• _What you are asked to do_: In the listing below, find every line with the string "filler" and pull it out.

• _Material_:
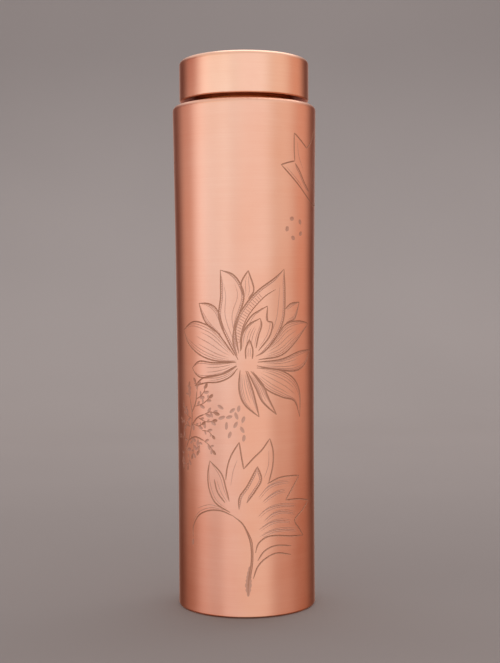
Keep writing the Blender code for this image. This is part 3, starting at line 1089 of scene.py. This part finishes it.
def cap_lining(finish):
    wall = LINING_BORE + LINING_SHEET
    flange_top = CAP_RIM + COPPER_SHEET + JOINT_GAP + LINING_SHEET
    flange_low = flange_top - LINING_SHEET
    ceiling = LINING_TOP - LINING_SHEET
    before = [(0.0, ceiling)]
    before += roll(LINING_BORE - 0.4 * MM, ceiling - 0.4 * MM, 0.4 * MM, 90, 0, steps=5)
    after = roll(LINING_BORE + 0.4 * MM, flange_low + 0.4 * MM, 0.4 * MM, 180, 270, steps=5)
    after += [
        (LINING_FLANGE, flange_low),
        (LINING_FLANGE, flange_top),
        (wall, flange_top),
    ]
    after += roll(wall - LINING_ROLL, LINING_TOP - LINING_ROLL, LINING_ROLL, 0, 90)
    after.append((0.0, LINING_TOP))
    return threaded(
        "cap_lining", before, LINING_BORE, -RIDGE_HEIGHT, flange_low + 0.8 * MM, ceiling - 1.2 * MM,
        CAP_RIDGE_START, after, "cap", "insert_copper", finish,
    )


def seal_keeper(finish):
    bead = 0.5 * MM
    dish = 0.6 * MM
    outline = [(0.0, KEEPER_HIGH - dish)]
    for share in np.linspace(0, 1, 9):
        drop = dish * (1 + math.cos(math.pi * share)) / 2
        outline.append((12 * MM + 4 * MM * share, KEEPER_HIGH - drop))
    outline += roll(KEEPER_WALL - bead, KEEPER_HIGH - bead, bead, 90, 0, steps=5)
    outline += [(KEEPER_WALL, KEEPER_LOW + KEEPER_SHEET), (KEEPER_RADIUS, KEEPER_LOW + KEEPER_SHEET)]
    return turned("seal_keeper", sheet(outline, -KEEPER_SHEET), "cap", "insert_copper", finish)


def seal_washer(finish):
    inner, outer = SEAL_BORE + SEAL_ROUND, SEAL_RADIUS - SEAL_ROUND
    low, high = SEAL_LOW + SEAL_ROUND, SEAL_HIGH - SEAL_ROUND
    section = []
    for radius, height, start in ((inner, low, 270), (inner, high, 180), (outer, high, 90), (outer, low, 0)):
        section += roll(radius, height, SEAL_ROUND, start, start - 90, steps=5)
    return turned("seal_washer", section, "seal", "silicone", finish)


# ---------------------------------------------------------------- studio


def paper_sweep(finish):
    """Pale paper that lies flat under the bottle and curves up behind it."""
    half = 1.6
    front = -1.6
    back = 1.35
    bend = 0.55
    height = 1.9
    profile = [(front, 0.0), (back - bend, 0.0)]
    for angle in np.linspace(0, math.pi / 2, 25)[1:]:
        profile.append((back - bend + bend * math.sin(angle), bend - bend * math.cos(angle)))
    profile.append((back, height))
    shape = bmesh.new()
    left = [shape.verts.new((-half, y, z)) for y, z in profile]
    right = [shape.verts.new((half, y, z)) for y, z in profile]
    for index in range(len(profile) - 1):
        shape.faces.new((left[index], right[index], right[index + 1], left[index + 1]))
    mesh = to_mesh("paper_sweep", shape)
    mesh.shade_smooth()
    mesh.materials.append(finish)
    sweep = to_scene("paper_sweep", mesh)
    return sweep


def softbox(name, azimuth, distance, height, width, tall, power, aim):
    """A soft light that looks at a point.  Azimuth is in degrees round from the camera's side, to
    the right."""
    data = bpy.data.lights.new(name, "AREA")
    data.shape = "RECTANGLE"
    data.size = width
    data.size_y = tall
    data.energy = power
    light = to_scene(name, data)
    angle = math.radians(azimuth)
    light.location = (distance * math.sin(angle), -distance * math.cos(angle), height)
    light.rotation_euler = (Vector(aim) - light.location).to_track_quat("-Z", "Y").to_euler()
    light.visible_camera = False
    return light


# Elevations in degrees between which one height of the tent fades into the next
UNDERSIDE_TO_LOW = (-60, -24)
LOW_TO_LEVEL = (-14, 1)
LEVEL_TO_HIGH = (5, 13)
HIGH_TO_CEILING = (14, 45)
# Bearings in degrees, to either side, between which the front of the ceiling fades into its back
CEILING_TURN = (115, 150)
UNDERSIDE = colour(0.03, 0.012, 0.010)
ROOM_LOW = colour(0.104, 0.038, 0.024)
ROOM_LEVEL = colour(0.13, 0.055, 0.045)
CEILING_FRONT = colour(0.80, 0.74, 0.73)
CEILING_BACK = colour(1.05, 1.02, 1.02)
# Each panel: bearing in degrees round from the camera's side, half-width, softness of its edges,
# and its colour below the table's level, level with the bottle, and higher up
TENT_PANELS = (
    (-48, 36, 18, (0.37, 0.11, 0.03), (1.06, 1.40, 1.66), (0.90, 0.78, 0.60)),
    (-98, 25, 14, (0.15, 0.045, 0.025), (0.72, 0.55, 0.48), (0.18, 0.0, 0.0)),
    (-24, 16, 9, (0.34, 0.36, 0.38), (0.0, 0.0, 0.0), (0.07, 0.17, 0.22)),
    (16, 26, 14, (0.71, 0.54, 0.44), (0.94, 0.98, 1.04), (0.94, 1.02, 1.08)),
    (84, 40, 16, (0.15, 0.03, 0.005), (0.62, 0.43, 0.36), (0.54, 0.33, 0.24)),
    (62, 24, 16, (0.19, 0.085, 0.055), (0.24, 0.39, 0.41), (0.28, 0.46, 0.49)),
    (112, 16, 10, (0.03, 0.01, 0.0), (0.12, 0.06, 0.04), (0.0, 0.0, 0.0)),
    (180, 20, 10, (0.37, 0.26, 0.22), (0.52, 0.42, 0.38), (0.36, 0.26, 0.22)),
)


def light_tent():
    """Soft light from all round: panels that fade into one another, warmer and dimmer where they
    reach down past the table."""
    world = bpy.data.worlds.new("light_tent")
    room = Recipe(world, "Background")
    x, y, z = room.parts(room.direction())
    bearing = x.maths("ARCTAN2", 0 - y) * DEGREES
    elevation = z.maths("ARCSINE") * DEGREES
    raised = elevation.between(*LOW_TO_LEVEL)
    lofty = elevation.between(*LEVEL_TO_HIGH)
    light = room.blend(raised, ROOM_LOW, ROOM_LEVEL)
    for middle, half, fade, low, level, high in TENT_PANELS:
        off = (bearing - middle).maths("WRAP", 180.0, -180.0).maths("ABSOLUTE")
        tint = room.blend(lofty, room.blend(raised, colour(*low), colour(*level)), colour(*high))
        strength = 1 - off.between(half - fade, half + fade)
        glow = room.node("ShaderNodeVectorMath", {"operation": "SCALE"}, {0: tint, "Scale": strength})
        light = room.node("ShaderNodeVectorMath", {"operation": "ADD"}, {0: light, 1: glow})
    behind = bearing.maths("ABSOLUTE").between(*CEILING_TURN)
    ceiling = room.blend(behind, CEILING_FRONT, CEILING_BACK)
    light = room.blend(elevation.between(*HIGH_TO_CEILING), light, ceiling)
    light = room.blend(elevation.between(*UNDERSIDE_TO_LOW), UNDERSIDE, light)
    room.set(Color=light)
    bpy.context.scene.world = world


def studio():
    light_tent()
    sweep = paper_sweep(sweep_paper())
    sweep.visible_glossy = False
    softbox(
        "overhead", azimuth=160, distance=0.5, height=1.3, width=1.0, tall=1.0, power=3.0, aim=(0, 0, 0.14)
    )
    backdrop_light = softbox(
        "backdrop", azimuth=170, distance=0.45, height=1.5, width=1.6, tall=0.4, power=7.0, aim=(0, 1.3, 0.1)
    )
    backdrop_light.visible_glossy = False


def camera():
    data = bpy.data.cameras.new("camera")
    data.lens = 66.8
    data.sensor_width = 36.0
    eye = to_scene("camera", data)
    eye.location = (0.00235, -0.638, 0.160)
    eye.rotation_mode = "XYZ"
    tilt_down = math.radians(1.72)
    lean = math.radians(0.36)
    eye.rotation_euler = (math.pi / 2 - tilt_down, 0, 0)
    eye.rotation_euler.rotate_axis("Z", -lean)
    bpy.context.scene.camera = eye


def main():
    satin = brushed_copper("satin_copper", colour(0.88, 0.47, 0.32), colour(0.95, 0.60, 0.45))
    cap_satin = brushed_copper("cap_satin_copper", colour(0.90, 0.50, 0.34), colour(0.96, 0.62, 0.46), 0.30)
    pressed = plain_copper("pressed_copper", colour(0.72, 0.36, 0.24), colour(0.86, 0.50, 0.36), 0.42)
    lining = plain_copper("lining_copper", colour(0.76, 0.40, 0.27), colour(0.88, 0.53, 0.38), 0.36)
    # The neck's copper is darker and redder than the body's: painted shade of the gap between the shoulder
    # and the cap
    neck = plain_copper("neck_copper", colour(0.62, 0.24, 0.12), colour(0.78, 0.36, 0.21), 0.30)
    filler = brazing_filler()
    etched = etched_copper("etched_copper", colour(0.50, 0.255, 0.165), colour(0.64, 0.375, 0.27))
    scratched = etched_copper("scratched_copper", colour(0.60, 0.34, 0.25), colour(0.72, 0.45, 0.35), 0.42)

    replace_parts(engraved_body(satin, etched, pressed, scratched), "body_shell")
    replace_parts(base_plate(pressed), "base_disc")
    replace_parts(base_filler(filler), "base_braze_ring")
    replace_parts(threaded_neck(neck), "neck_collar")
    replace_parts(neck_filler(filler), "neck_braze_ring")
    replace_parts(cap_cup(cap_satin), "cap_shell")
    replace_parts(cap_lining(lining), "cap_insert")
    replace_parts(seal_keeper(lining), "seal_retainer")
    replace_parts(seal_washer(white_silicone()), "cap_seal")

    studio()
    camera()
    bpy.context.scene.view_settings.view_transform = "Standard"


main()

• _Result of this task_:
    filler = brazing_filler()
    replace_parts(base_filler(filler), "base_braze_ring")
    replace_parts(neck_filler(filler), "neck_braze_ring")